Di Balik Gemerlap Fast Fashion: Ancaman Lingkungan dan Eksploitasi Pekerja

Di Balik Gemerlap Fast Fashion: Ancaman Lingkungan dan Eksploitasi Pekerja
Limbah pakaian akibat pola belanja fast fashion (Ist)

INDONESIAONLINE – Industri fast fashion telah merevolusi cara kita berpakaian. Pakaian trendi dengan harga terjangkau kini mudah didapatkan, memungkinkan konsumen untuk terus-menerus memperbarui gaya mereka. Namun, di balik kemudahan dan harga murah ini, tersembunyi dampak buruk yang signifikan terhadap lingkungan dan hak asasi manusia.

Istilah fast fashion merujuk pada model bisnis yang memproduksi pakaian dalam volume besar, dengan harga murah, dan dalam waktu singkat, meniru tren terbaru dari peragaan busana. Merek-merek global seperti Zara, H&M, Shein, dan Forever 21 adalah contoh raksasa industri ini.

Sejarah Singkat Fast Fashion

Sebelum revolusi industri, pakaian adalah barang mewah. Produksi manual dan kualitas tinggi membuat pakaian mahal dan tahan lama.

Namun, sejak 1980-an, kemajuan teknologi, seperti mesin jahit, memungkinkan produksi massal dengan biaya rendah. Siklus koleksi yang dulunya hanya dua hingga empat kali setahun, kini bisa berganti dalam hitungan minggu, bahkan hari.

Industri fesyen adalah salah satu penyumbang limbah terbesar di dunia. United Nations Environmental Programme (2018) melaporkan industri ini menghasilkan 92 juta ton limbah tekstil setiap tahun. Di Indonesia, Bappenas mencatat limbah tekstil mencapai 2,3 juta ton per tahun, dan angka ini diperkirakan akan meningkat drastis.

Dino Augusto, akademisi mode dan influencer dengan akun TikTok @dosen_fashyun, mengungkap fakta mengejutkan: “Kita sudah punya suplai pakaian sampai 60 tahun ke depan. Sudah cukup, bahkan berlebihan! Stop belanja fast fashion!”

Dino menyoroti bahwa industri fesyen kini menjadi polutan kedua terbesar di dunia, setelah industri minyak dan gas.
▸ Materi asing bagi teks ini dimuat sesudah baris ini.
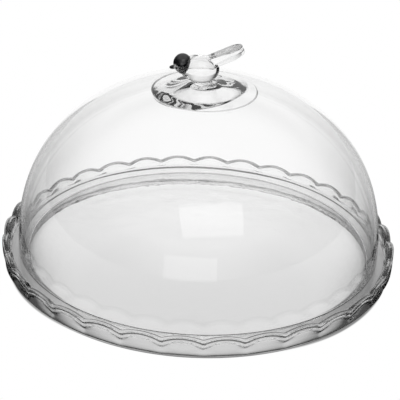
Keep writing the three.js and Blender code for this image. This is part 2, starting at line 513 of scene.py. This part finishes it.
def make_plate():
    """The floor, the foot ring, the round wall, the groove and the bead."""
    outline = rounded([
        (0, FLOOR_BOTTOM, 0),
        (FOOT_INNER - 0.6, FLOOR_BOTTOM, 2.5),
        (FOOT_INNER, 0, 1),
        (FOOT_OUTER, 0, 0.8),
        (FOOT_OUTER + 1, 1.4, 0.4),
        (RIM_RADIUS + 1.6, 6.5, 11),
        (RIM_RADIUS + 1.8, BEAD_LOW - 1.6, 0.6),
        (RIM_RADIUS + 0.3, BEAD_LOW - 0.6, 0.4),
        (RIM_RADIUS + 1.8, BEAD_LOW + 0.4, 0.4),
        (RIM_RADIUS + 1.6, RIM_LOW, 0.6),
        (RIM_RADIUS - 2.4, RIM_LOW, 1.4),
        (RIM_RADIUS - 2.8, BEAD_LOW, 1),
        (RIM_RADIUS - 5, FLOOR_TOP, 2),
        (0, FLOOR_TOP, 0),
    ])
    wall = [point for point in outline if point.x > FLOOR_EDGE]
    fine = [outline[0], *refined(wall, WALL_STEP), outline[-1]]
    # Painted shade under the bead, along the crest and at the foot's outer edge
    painted_lines = [PAINTED_GROOVE_LINE, PAINTED_CREST_LINE, PAINTED_FOOT_LINE]
    return turned("plate_glass", fine, LOBE_COUNT * LOBE_SEGMENTS, shape_plate, painted_lines)


# ---------------------------------------------------------------- dome
def dome_point(share, inset):
    """A point of the dome's outer (inset 0) or inner (inset 1) curve, from seat to crown."""
    angle = share * math.pi / 2
    radius = (DOME_RADIUS - inset * DOME_WALL) * math.cos(angle) ** SIDE_POWER
    rise = (CROWN - SEAT - inset * CROWN_WALL) * math.sin(angle) ** SHOULDER_POWER
    return Vector((max(radius, 0), SEAT + rise))


def inner_height(radius):
    """Height of the dome's inner surface at a radius, without the pad."""
    angle = math.acos(min(radius / (DOME_RADIUS - DOME_WALL), 1) ** (1 / SIDE_POWER))
    return SEAT + (CROWN - SEAT - CROWN_WALL) * math.sin(angle) ** SHOULDER_POWER


def shape_dome(place, radius, angle):
    """The pad's underside tilted and hollowed, and kept below the dome's inner surface."""
    ceiling = inner_height(PAD_RADIUS)
    if radius < PAD_RADIUS + 0.1 and place.z < ceiling:
        share = (place.z - PAD_BOTTOM) / (ceiling - PAD_BOTTOM)
        tilt = place.x * math.tan(PAD_TILT_X) - place.y * math.tan(PAD_TILT_Y)
        dish = PAD_DISH * (1 - smoothstep(radius, *PAD_DISH_EDGE))
        low = min(PAD_BOTTOM + tilt + dish, inner_height(radius) - PAD_COVER)
        place.z = low + share * (ceiling - low)
    return place


def make_dome():
    """The bell with its rounded lip, and the thick pad under its crown."""
    shares = [(i / DOME_STEPS) ** DOME_CROWDING for i in range(1, DOME_STEPS)]
    outer = [dome_point(share, 0) for share in shares]
    inner = [dome_point(share, 1) for share in shares]
    outer = [point for point in outer if point.x > CROWN_FLAT and point.y > SEAT + 3 * LIP]
    inner = [point for point in inner if point.x > PAD_RADIUS + 3]
    edge = rounded([
        (DOME_RADIUS - DOME_WALL, SEAT + 2 * LIP, 0),
        (DOME_RADIUS - DOME_WALL, SEAT, LIP_FILLET),
        (DOME_RADIUS, SEAT, LIP_FILLET),
        (DOME_RADIUS, SEAT + 2 * LIP, 0),
    ])
    pad = refined(rounded([
        (0, PAD_BOTTOM, 0),
        (PAD_RADIUS, PAD_BOTTOM, 1.2),
        (PAD_RADIUS, inner_height(PAD_RADIUS), 0.8),
        (inner[-1].x, inner[-1].y, 0),
    ]), PAD_STEP)
    crown = [Vector((radius, CROWN)) for radius in (CROWN_FLAT, CROWN_FLAT / 2, 0)]
    inner = [point for point in inner if point.y > SEAT + 3 * LIP]
    outline = [*pad[:-1], *reversed(inner), *edge, *outer, *crown]
    # Painted shade along the lip
    return turned("dome_glass", outline, DOME_SEGMENTS, shape_dome, [PAINTED_LIP_LINE])


# ---------------------------------------------------------------- bird
def make_tail():
    """A thick rounded paddle that lies flat, rises from the back and grows thinner towards its tip."""
    mesh = bmesh.new()
    outline = [(0, -TAIL_ROOT_HALF_WIDTH)]
    for i in range(TAIL_STEPS + 1):
        angle = math.pi * (i / TAIL_STEPS - 0.5)
        along = TAIL_LENGTH - TAIL_TIP_RADIUS + TAIL_TIP_RADIUS * math.cos(angle)
        outline.append((along, TAIL_TIP_RADIUS * math.sin(angle)))
    outline.append((0, TAIL_ROOT_HALF_WIDTH))
    low, high = [], []
    for x, y in outline:
        half = (TAIL_ROOT_THICKNESS + (TAIL_TIP_THICKNESS - TAIL_ROOT_THICKNESS) * x / TAIL_LENGTH) / 2
        low.append(mesh.verts.new((x * MM, y * MM, -half * MM)))
        high.append(mesh.verts.new((x * MM, y * MM, half * MM)))
    mesh.faces.new(low[::-1])
    mesh.faces.new(high)
    for i in range(len(outline)):
        j = (i + 1) % len(outline)
        mesh.faces.new((low[i], low[j], high[j], high[i]))
    bmesh.ops.recalc_face_normals(mesh, faces=mesh.faces)
    mesh.transform(Matrix.Translation(TAIL_START * MM) @ Matrix.Rotation(-TAIL_RISE, 4, "Y"))
    return finished("tail", mesh)


def make_bird_body():
    """Belly, breast, back, tail and the round foot, melted together."""
    foot = turned("foot", rounded([
        (0, BIRD_LOW, 0),
        (10.5, BIRD_LOW, 0.6),
        (10.2, CROWN + 1.7, 0.6),
        (5, CROWN + 2, 0.5),
        (0, CROWN + 4, 0),
    ]), BIRD_FOOT_SEGMENTS)
    lumps = [ellipsoid(*lump) for lump in (BELLY, BREAST, BACK)]
    piece = joined("bird_glass", [*lumps, make_tail(), foot], voxel=0.4, smooth=9)
    # Painted shade under the belly and the tail
    return shade_undersides(piece, above=CROWN + 2, amount=0.85)


def make_bird_head():
    """Head, throat and beak, melted together."""
    lumps = [ellipsoid(*lump) for lump in (HEAD, THROAT, BEAK)]
    return joined("bird_black_glass", lumps, voxel=0.3, smooth=10)


# ---------------------------------------------------------------- studio
def make_floor():
    """The white table that the object stands on."""
    mesh = bmesh.new()
    bmesh.ops.create_grid(mesh, x_segments=1, y_segments=1, size=FLOOR_SIZE)
    floor = finished("floor", mesh)
    floor.location.z = -FLOOR_DROP
    floor.data.materials.append(white_floor())


def make_dark_table():
    """The dark table round the plate, which only reflections see."""
    mesh = bmesh.new()
    rings = []
    for radius in (TABLE_INNER, TABLE_OUTER):
        rings.append([
            mesh.verts.new((radius * math.sin(angle), radius * math.cos(angle), TABLE_HEIGHT))
            for angle in turns(TABLE_SEGMENTS)
        ])
    inner, outer = rings
    for i in range(TABLE_SEGMENTS):
        j = (i + 1) % TABLE_SEGMENTS
        mesh.faces.new((inner[j], inner[i], outer[i], outer[j]))
    table = finished("dark_table", mesh)
    table.data.materials.append(dark_table())
    table.visible_camera = False
    table.visible_transmission = False
    table.visible_diffuse = False
    table.visible_shadow = False


def set_world():
    """A dim room with a soft ceiling light and a pale sweep low in front and behind."""
    world = bpy.data.worlds.new("studio")
    bpy.context.scene.world = world
    world.use_nodes = True
    tree = world.node_tree
    towards = split(tree, new_node(tree, "ShaderNodeTexCoord").outputs["Generated"])
    ceiling = faded(tree, towards["Z"], CEILING_Z, CEILING)
    sweep_low = faded(tree, towards["Z"], SWEEP_Z, SWEEP)
    sweep_aside = faded(tree, maths(tree, "ABSOLUTE", towards["X"]), SWEEP_X)
    sweep = maths(tree, "MULTIPLY_ADD", sweep_low, sweep_aside, ROOM)
    glow = maths(tree, "ADD", ceiling, sweep)
    feed(tree, tree.nodes["Background"], {"Color": (1, 1, 1, 1), "Strength": glow})


def softbox(name, azimuth, elevation, distance, size, radiance):
    """A soft rectangular lamp aimed at the object, its azimuth counted from +Y towards +X."""
    around, up = math.radians(azimuth), math.radians(elevation)
    level = math.cos(up)
    place = distance * Vector((level * math.sin(around), level * math.cos(around), math.sin(up)))
    data = bpy.data.lights.new(name, "AREA")
    data.shape = "RECTANGLE"
    data.size, data.size_y = size
    data.energy = radiance * math.pi * size[0] * size[1]
    lamp = bpy.data.objects.new(name, data)
    bpy.context.scene.collection.objects.link(lamp)
    lamp.location = place
    lamp.rotation_euler = (LAMP_TARGET - place).to_track_quat("-Z", "Y").to_euler()


def make_camera():
    """A long lens, 28 degrees above the table, rolled a little."""
    data = bpy.data.cameras.new("camera")
    data.sensor_width = CAMERA_SENSOR
    data.lens = CAMERA_LENS
    data.clip_end = 200
    camera = bpy.data.objects.new("camera", data)
    bpy.context.scene.collection.objects.link(camera)
    away = Vector((0, -math.cos(CAMERA_ELEVATION), math.sin(CAMERA_ELEVATION)))
    camera.location = CAMERA_TARGET + away * CAMERA_DISTANCE
    look = CAMERA_ELEVATION - CAMERA_AIM_UP
    ahead = Vector((0, math.cos(look), -math.sin(look)))
    right = Vector((1, 0, 0))
    tilted_right = right * math.cos(CAMERA_ROLL) + right.cross(ahead) * math.sin(CAMERA_ROLL)
    tilted_up = tilted_right.cross(ahead)
    camera.rotation_euler = Matrix((tilted_right, tilted_up, -ahead)).transposed().to_euler()
    bpy.context.scene.camera = camera


def set_light_paths():
    """A plain view transform, and enough bounces for light to pass through every wall of glass."""
    scene = bpy.context.scene
    scene.view_settings.view_transform = "Standard"
    scene.cycles.max_bounces = 32
    scene.cycles.transmission_bounces = 32
    scene.cycles.glossy_bounces = 8
    scene.cycles.sample_clamp_indirect = 0


def place_piece(piece, material, body, nodes):
    """Give a piece its material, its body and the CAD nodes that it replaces."""
    piece.data.materials.clear()
    piece.data.materials.append(material)
    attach(piece, body)
    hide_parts(*nodes)


make_camera()
make_floor()
make_dark_table()
set_world()
softbox("high softbox", azimuth=170, elevation=44, distance=2.0, size=(1.28, 0.84), radiance=0.9)
softbox("low softbox", azimuth=184, elevation=9, distance=2.0, size=(1.1, 0.6), radiance=0.6)
set_light_paths()

dome_glass = glass("dome glass", wave_size=30, wave_depth=0.02, density=4,
                   edge_shade=(0.85, 0.3, 0.85), shade_ends_by="height", shade_ends_over=(0.033, 0.088))
plate_glass = glass("plate glass", wave_size=14, wave_depth=0.09, density=6,
                    edge_shade=(0.98, 0.21, 0.62), shade_ends_by="slope", shade_ends_over=(0.5, 0.95))
bird_glass = glass("bird glass", wave_size=6, wave_depth=0.03, density=2,
                   edge_shade=(0.95, 0.35, 0.75), shade_ends_by="slope", shade_ends_over=(0, 0.4))
place_piece(make_plate(), plate_glass, "base", ["plate"])
place_piece(make_dome(), dome_glass, "cover", ["dome_shell"])
place_piece(make_bird_body(), bird_glass, "cover", ["bird_body"])
place_piece(make_bird_head(), black_glass(), "cover", ["bird_head"])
Ironisnya, hanya 1% dari pakaian yang diproduksi dapat didaur ulang.

Ultra fast fashion, seperti Shein, bahkan lebih parah. Mereka bisa memproduksi dan mendistribusikan pakaian dalam waktu kurang dari 48 jam,” jelas Dino.

“Dulu produksi baju bisa setahun sekali atau dua kali. Tapi sekarang, dengan bahan sintetis dan pabrik yang beroperasi 24 jam, industri ini menghasilkan asap, polusi kimia, dan limbah dalam jumlah yang sangat besar,” terangnya.

Dino juga menjelaskan bahwa 70% pakaian yang disumbangkan masih layak pakai, tetapi 30% sisanya berakhir di tempat pembuangan sampah, bahkan menumpuk di Gurun Atacama, Ghana, dan Australia.

Daur ulang pun bukan solusi ideal, karena polyester membutuhkan waktu 300 tahun untuk terurai dan prosesnya menghasilkan emisi karbon tinggi.

Eksploitasi Pekerja: Harga Murah, Dibayar dengan Nyawa

Selain dampak lingkungan, fast fashion juga identik dengan eksploitasi tenaga kerja. Banyak merek besar menggunakan pabrik di negara berkembang dengan upah rendah dan kondisi kerja yang buruk.

“Di Shein, pekerja bisa bekerja 24 jam tanpa henti dengan upah rendah. Banyak dari mereka bahkan meninggal karena kondisi kerja yang buruk. Apa bedanya ini dengan genosida?” tanya Dino retoris.

Dino mempertanyakan mengapa masyarakat bisa memboikot restoran cepat saji karena alasan etis, tetapi tetap membeli pakaian fast fashion.

“Kita harus melindungi nyawa pekerja di balik pakaian yang kita pakai,” tegasnya.

Dino tidak menyarankan untuk berhenti membeli pakaian sama sekali. Ia mendorong konsumsi yang lebih bijak, seperti memilih produk lokal yang diproduksi secara etis dan ramah lingkungan.

“Kita bisa mulai dengan membeli pakaian yang benar-benar dibutuhkan dan memilih produk dari UMKM lokal yang menggunakan bahan alami serta diproduksi secara wajar,” sarannya (bn/dnv).